The task:
Output all lines exactly, with nothing added or dropped.

Data segment:
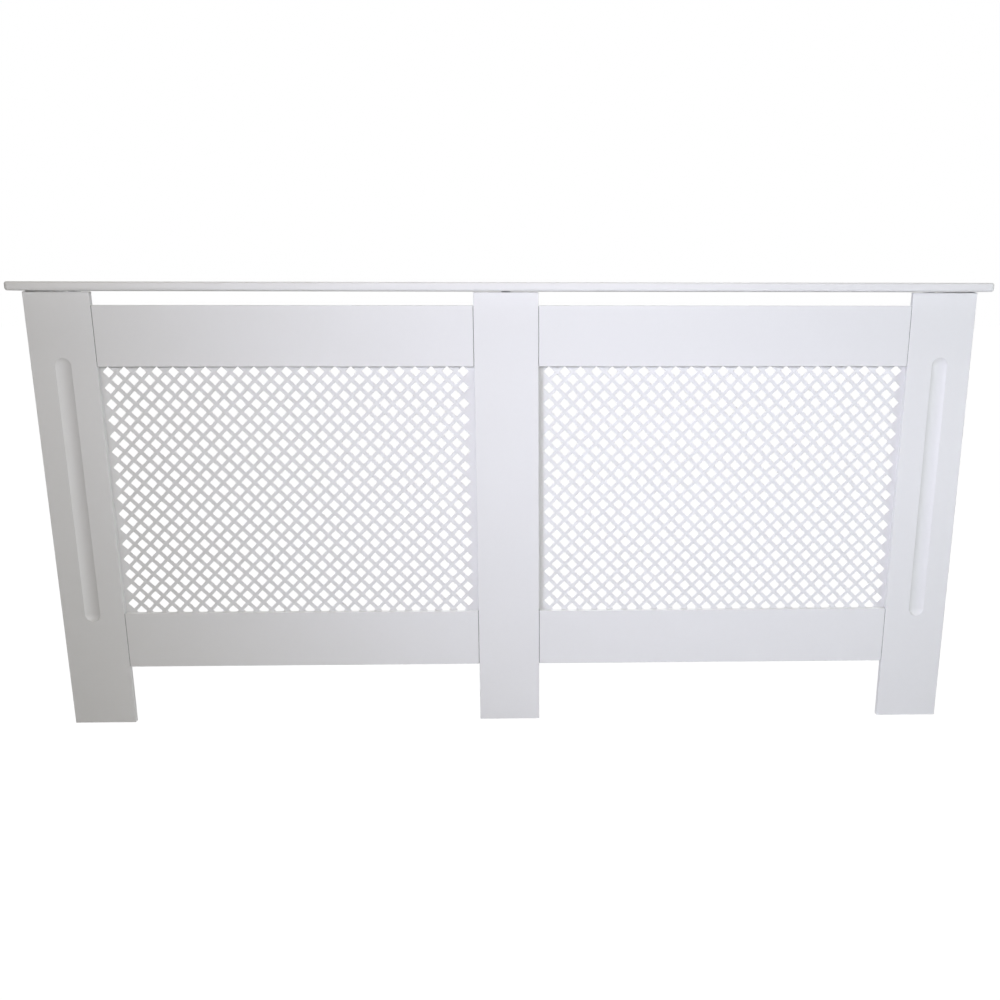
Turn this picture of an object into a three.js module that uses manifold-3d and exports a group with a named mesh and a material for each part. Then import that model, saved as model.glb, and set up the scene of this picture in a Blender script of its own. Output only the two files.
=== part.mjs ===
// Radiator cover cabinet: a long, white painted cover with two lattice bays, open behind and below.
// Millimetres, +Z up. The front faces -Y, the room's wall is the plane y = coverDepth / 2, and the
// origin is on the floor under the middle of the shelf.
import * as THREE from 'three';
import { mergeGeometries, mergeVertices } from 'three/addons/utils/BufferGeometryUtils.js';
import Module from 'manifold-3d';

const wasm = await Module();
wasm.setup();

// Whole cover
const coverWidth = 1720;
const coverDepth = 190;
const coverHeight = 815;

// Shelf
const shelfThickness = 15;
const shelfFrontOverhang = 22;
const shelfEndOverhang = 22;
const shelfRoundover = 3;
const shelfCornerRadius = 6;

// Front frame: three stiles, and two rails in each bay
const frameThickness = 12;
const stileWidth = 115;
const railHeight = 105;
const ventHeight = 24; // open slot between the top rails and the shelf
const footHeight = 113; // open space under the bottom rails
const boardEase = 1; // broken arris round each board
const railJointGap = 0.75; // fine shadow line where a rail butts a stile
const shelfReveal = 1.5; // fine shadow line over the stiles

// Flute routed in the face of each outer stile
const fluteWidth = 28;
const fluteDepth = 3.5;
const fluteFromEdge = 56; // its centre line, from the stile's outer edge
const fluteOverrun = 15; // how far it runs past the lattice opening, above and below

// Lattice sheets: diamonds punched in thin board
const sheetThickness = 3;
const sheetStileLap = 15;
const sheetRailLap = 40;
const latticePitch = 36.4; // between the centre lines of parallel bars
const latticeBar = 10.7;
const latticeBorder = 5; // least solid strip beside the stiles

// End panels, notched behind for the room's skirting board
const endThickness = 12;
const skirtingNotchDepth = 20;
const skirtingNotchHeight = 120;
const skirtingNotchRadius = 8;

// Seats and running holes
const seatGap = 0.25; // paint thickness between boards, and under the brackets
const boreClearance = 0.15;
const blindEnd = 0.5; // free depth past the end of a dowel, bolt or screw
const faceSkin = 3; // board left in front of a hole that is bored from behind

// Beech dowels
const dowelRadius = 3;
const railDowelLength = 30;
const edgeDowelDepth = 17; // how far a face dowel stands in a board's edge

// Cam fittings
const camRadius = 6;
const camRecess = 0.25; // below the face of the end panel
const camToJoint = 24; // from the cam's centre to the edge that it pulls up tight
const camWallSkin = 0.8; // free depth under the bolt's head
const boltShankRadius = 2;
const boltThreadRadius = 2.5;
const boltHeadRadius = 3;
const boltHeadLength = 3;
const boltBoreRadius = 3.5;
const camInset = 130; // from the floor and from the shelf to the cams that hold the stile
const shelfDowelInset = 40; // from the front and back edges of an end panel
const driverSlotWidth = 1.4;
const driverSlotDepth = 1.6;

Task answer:
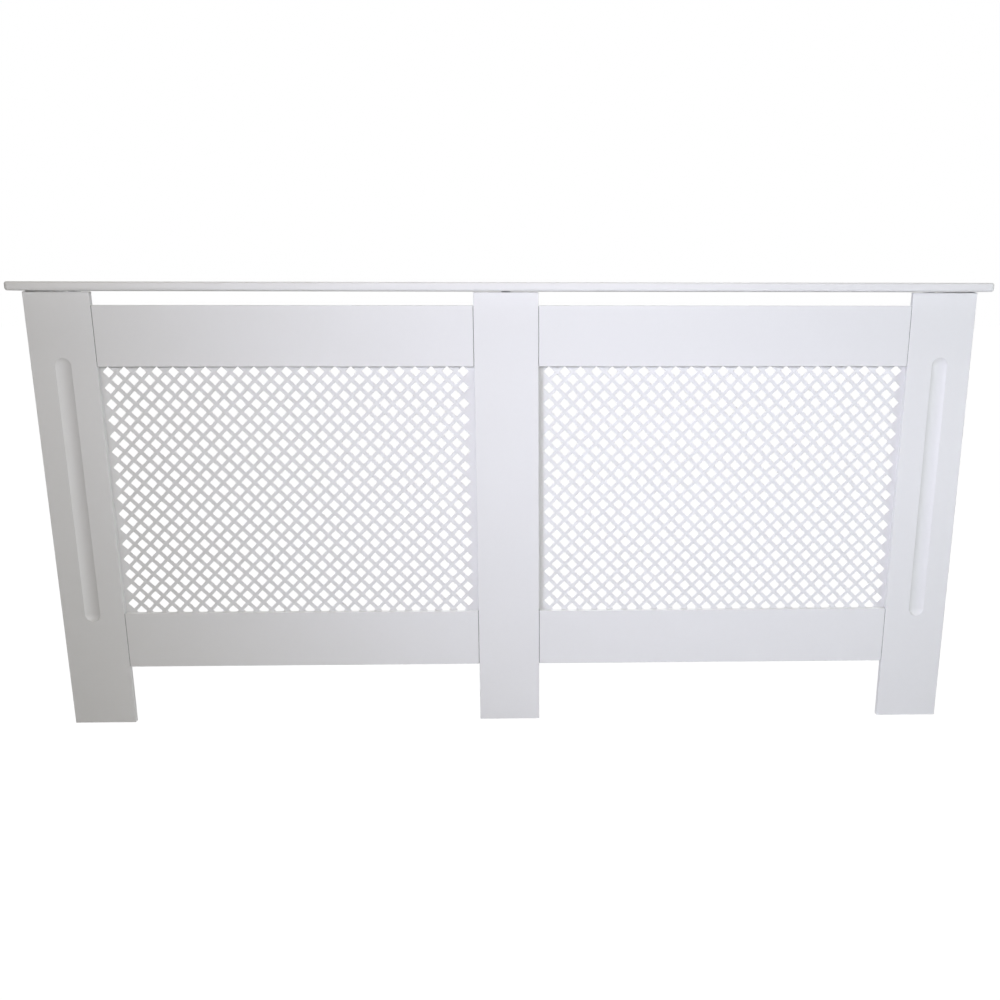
Turn this picture of an object into a three.js module that uses manifold-3d and exports a group with a named mesh and a material for each part. Then import that model, saved as model.glb, and set up the scene of this picture in a Blender script of its own. Output only the two files.
=== part.mjs ===
// Radiator cover cabinet: a long, white painted cover with two lattice bays, open behind and below.
// Millimetres, +Z up. The front faces -Y, the room's wall is the plane y = coverDepth / 2, and the
// origin is on the floor under the middle of the shelf.
import * as THREE from 'three';
import { mergeGeometries, mergeVertices } from 'three/addons/utils/BufferGeometryUtils.js';
import Module from 'manifold-3d';

const wasm = await Module();
wasm.setup();

// Whole cover
const coverWidth = 1720;
const coverDepth = 190;
const coverHeight = 815;

// Shelf
const shelfThickness = 15;
const shelfFrontOverhang = 22;
const shelfEndOverhang = 22;
const shelfRoundover = 3;
const shelfCornerRadius = 6;

// Front frame: three stiles, and two rails in each bay
const frameThickness = 12;
const stileWidth = 115;
const railHeight = 105;
const ventHeight = 24; // open slot between the top rails and the shelf
const footHeight = 113; // open space under the bottom rails
const boardEase = 1; // broken arris round each board
const railJointGap = 0.75; // fine shadow line where a rail butts a stile
const shelfReveal = 1.5; // fine shadow line over the stiles

// Flute routed in the face of each outer stile
const fluteWidth = 28;
const fluteDepth = 3.5;
const fluteFromEdge = 56; // its centre line, from the stile's outer edge
const fluteOverrun = 15; // how far it runs past the lattice opening, above and below

// Lattice sheets: diamonds punched in thin board
const sheetThickness = 3;
const sheetStileLap = 15;
const sheetRailLap = 40;
const latticePitch = 36.4; // between the centre lines of parallel bars
const latticeBar = 10.7;
const latticeBorder = 5; // least solid strip beside the stiles

// End panels, notched behind for the room's skirting board
const endThickness = 12;
const skirtingNotchDepth = 20;
const skirtingNotchHeight = 120;
const skirtingNotchRadius = 8;

// Seats and running holes
const seatGap = 0.25; // paint thickness between boards, and under the brackets
const boreClearance = 0.15;
const blindEnd = 0.5; // free depth past the end of a dowel, bolt or screw
const faceSkin = 3; // board left in front of a hole that is bored from behind

// Beech dowels
const dowelRadius = 3;
const railDowelLength = 30;
const edgeDowelDepth = 17; // how far a face dowel stands in a board's edge

// Cam fittings
const camRadius = 6;
const camRecess = 0.25; // below the face of the end panel
const camToJoint = 24; // from the cam's centre to the edge that it pulls up tight
const camWallSkin = 0.8; // free depth under the bolt's head
const boltShankRadius = 2;
const boltThreadRadius = 2.5;
const boltHeadRadius = 3;
const boltHeadLength = 3;
const boltBoreRadius = 3.5;
const camInset = 130; // from the floor and from the shelf to the cams that hold the stile
const shelfDowelInset = 40; // from the front and back edges of an end panel
const driverSlotWidth = 1.4;
const driverSlotDepth = 1.6;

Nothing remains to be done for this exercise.